GIVEN PROBLEM. Take the lines from the beginning of the data below through the line holding "const LOW_CORNER_DROP = 9;" and return exactly those.

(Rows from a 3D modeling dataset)
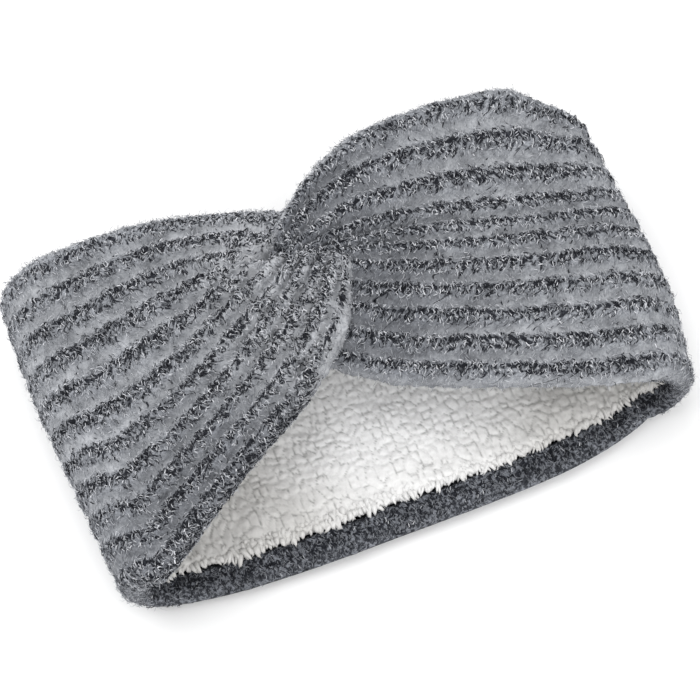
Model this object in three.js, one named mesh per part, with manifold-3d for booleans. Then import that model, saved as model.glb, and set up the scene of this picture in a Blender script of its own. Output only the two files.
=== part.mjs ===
import * as THREE from "three";
import { mergeVertices } from "three/addons/utils/BufferGeometryUtils.js";
import Module from "manifold-3d";

// Ear warmer headband: a ribbed knit loop with a twisted front, lined with fleece.
// It lies on its back panel. X runs along the loop, +Y is the upper edge, +Z is up
// and the twist is on top. All sizes are in millimetres.

// Sizes of the flattened loop
const HALF_LENGTH = 110;
const HALF_HEIGHT = 66;
const FOLD_RADIUS = 21.5;
const FRONT_TOP = 2 * FOLD_RADIUS;
const FLAT_HALF = HALF_LENGTH - FOLD_RADIUS;
const CORNER_DROP = 5;
const LOW_CORNER_DROP = 9;

// How far the gathered knit of the twist rises above the folds, and how far it turns back
const TWIST_RISE = 19;
const TURN_BACK = 6;

// Knit wall, its ribs and the hem that is turned to the inside
const KNIT = 5;
const THINNEST = 1;
const RIBS = 11;
const RIB_DEPTH = 2.2;
const FOLD_RIB_DEPTH = 1.4;
const HEM_WIDTH = 10.5;
const HEM = 3.5;
const EDGE_ROUND = 5.5;

// Fleece lining and the space that is left between the two pieces
const FLEECE = 6;
const FLEECE_SHARE = 0.83;
const GAP = 0.3;

// The underside of the front rises a little from the folds to the twist
const UNDERSIDE = FRONT_TOP - KNIT;
const UNDERSIDE_RISE = 4;

// One rib: where its points are in its width, and how deep each is as a share of the groove
const RIB_PROFILE = [
  { place: 0.0, depth: 1.0 },
  { place: 0.18, depth: 0.4 },
  { place: 0.38, depth: 0.0 },
  { place: 0.62, depth: 0.0 },
  { place: 0.82, depth: 0.4 },
];

// Lines that the front follows from the fold to the twist, six stations in each. A line keeps
// one place in the height of the band, from +1 at the top to -1. Its columns are shares: x of
// HALF_LENGTH, y of HALF_HEIGHT, and rise of TWIST_RISE.
const LEFT_LINES = [
  {
    at: 1.0,
    x: [-0.81, -0.655, -0.455, -0.275, -0.11, 0.025],
    y: [0.96, 0.94, 0.895, 0.82, 0.74, 0.59],
    rise: [0, 0.21, 0.315, 0.315, 0.21, 0.105],
  },
  {
    at: 0.455,
    x: [-0.82, -0.655, -0.5, -0.395, -0.335, -0.29],
    y: [0.44, 0.475, 0.485, 0.46, 0.425, 0.395],
    rise: [0, 0.21, 0.42, 0.685, 0.895, 0.95],
  },
  {
    at: -0.2,
    x: [-0.835, -0.68, -0.535, -0.375, -0.245, -0.115],
    y: [-0.24, -0.175, -0.085, 0.055, 0.165, 0.31],
    rise: [0, 0.235, 0.475, 0.71, 0.92, 1],
  },
  {
    at: -1.0,
    x: [-0.835, -0.645, -0.425, -0.22, -0.045, 0.045],
    y: [-0.97, -0.76, -0.53, -0.335, -0.09, 0.19],
    rise: [0, 0.105, 0.21, 0.37, 0.735, 0.95],
  },
];
const RIGHT_LINES = [
  {
    at: 1.0,
    x: [0.86, 0.735, 0.48, 0.19, -0.055, -0.185],
    y: [0.826, 0.97, 1, 0.94, 0.69, 0.425],
    rise: [0, 0.315, 0.525, 0.685, 0.79, 0.735],
  },
  {
    at: 0.455,
    x: [0.845, 0.635, 0.415, 0.18, 0.01, -0.115],
    y: [0.29, 0.355, 0.425, 0.46, 0.43, 0.35],
    rise: [0, 0.265, 0.475, 0.63, 0.79, 0.84],
  },
  {
    at: -0.09,
    x: [0.84, 0.635, 0.425, 0.245, 0.115, 0.025],
    y: [-0.06, -0.01, 0.07, 0.16, 0.225, 0.265],
    rise: [0, 0.265, 0.42, 0.525, 0.63, 0.735],
  },
  {
    at: -1.0,
    x: [0.765, 0.57, 0.375, 0.175, 0.01, -0.135],
    y: [-0.85, -0.765, -0.645, -0.515, -0.385, -0.195],
    rise: [0, 0.105, 0.16, 0.16, 0.16, 0.105],
  },
];
const STATIONS = LEFT_LINES[0].x.length - 1;

// Stations of the sections of the front, closer together where the twist gathers it, and the
// steps in which it then turns back and down
const FRONT_SECTIONS = [0, 0.5, 1, 1.5, 2, 2.5, 3, 3.5, 4, 4.4, 4.8, STATIONS];
const TURN_STEPS = 3;
const LAST_STEP = 0.2;

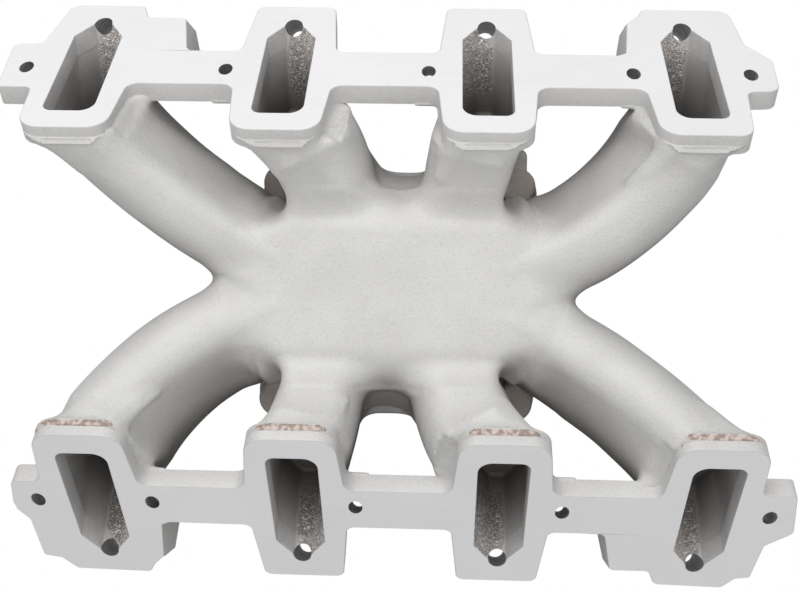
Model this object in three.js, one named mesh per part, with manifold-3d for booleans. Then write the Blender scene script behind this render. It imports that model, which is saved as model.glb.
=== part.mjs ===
// Bare intake manifold casting for a V8 engine: eight curved runners join a shared plenum
// to two slanted head flanges, and a four-stud carburettor flange closes the plenum.
//
// Units are millimetres. The manifold lies upside down on its carburettor flange:
// z = 0 is the machined carburettor face, +Z points towards the engine, X runs along the
// crankshaft, and the Z axis passes through the centre of the carburettor flange.
// Bank b is bank a turned half a turn about Z, apart from small differences at the ends.

import * as THREE from 'three';
import { mergeVertices } from 'three/addons/utils/BufferGeometryUtils.js';
import Module from 'manifold-3d';

// ---------------------------------------------------------------- driving dimensions

const BORE_SPACING = 111.76;          // cylinder bore spacing, 4.400 in
const BANK_STAGGER = 11.4;            // offset along X between the two banks
const FACE_TILT = Math.PI / 4;        // head faces lean 45 degrees from vertical
const PORT_EDGE_Y = 90.8;             // inner edge of the ports, from the centre line
const PORT_EDGE_Z = 118;              // height of that edge above the carburettor face

const FLANGE_THICK = 10.5;            // head flange, square to its face
const PAD_TOP = 109;                  // outer edge of a pad, measured down the face
const PAD_FOOT = -15.4;               // inner edge of a pad, measured down the face
const PAD_HALF = 27;                  // half width of a pad at the rail
const PAD_FOOT_HALF = 23.5;
const PAD_FOOT_R = 12;
const PAD_TOP_HALF = 22.5;
const PAD_TOP_R = 5;
const RAIL_IN = 26.3;                 // inner edge of the rail bars
const RAIL_OUT = 60;                  // outer edge of the rail bars

const PORT_HALF = 13.7;               // half width of a port
const PORT_SHOULDER = 74;             // where the port starts to narrow
const PORT_CREST = 88;                // top of the narrowed part
const PORT_CREST_HALF = 4.6;
const PORT_FOOT_R = 6;
const PORT_SHOULDER_R = 2;
const INJECTOR_BORE_AT = 87;          // injector bore axis, measured down the face
const INJECTOR_BORE_R = 5.2;
const INJECTOR_BOSS_R = 11;
const INJECTOR_SEAT_Z = 24;           // flat that the injector is pushed in from

const BOLT_AT = 41;                   // bolt axis, measured down the face
const BOLT_OFFSET = 31.5;             // bolt to port centre
const BOLT_OFFSET_END = 28.5;         // the same for the fifth bolt
const BOLT_HOLE_R = 3.9;
const BOLT_BOSS_R = 9.5;
const BOLT_SEAT_Z = 60;               // spot face under the bolt heads

const LUG_OUT = 95.3;                 // outer edge of the bracket lugs on the face
const LUG_SEAT_Z = 24;                // level back of the lugs, whose walls are upright
const LUG_WIDE_TO = 49;               // far side of the wide lug, from the port centre
const LUG_NARROW_TO = 34;             // the same for the narrow lug

const TAB_IN = 21.5;                  // inner edge of the end tabs
const TAB_HALF = 46;                  // end of a tab, from the port centre
const TAB_SPREAD = 1;                 // how much a tab widens towards its outer corner
const TAB_IN_R = 4;
const TAB_OUT_R = 6;
const TAB_SHOULDER = 65;              // where a plain tab meets its pad
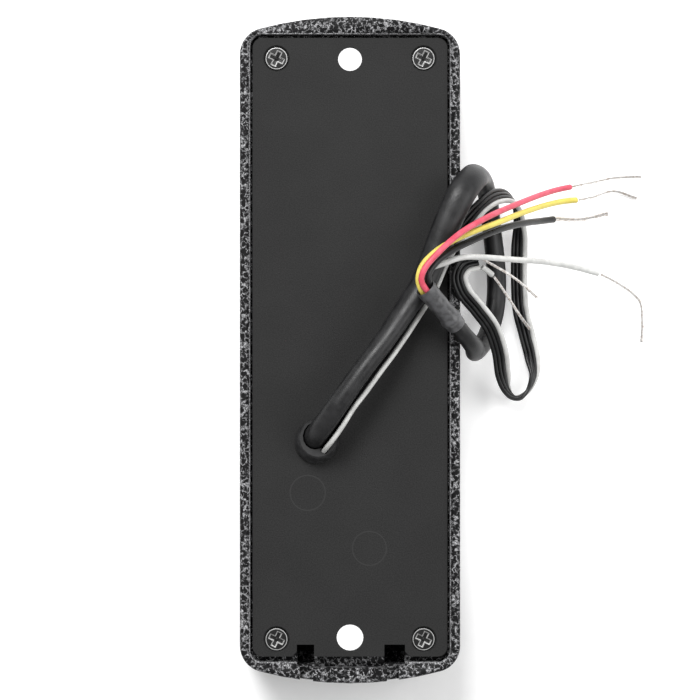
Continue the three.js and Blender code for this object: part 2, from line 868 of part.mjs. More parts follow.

CORRECT RESULT.
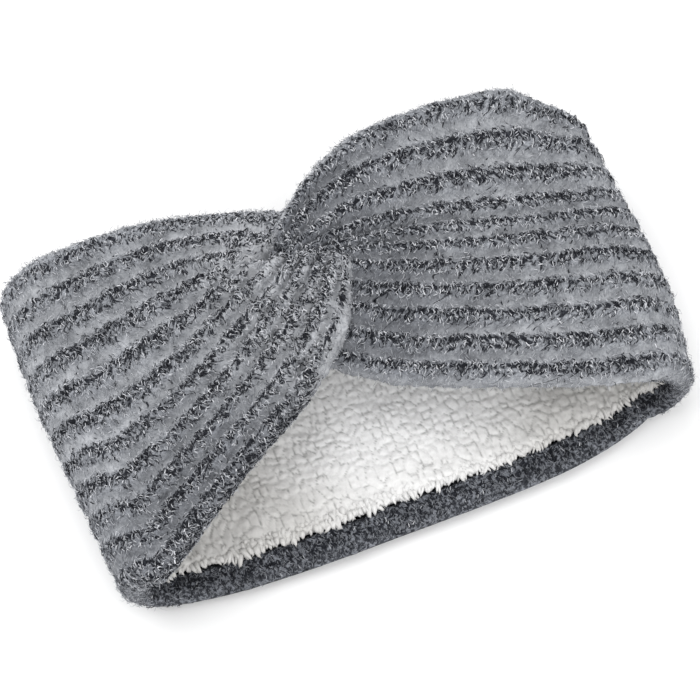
Model this object in three.js, one named mesh per part, with manifold-3d for booleans. Then import that model, saved as model.glb, and set up the scene of this picture in a Blender script of its own. Output only the two files.
=== part.mjs ===
import * as THREE from "three";
import { mergeVertices } from "three/addons/utils/BufferGeometryUtils.js";
import Module from "manifold-3d";

// Ear warmer headband: a ribbed knit loop with a twisted front, lined with fleece.
// It lies on its back panel. X runs along the loop, +Y is the upper edge, +Z is up
// and the twist is on top. All sizes are in millimetres.

// Sizes of the flattened loop
const HALF_LENGTH = 110;
const HALF_HEIGHT = 66;
const FOLD_RADIUS = 21.5;
const FRONT_TOP = 2 * FOLD_RADIUS;
const FLAT_HALF = HALF_LENGTH - FOLD_RADIUS;
const CORNER_DROP = 5;
const LOW_CORNER_DROP = 9;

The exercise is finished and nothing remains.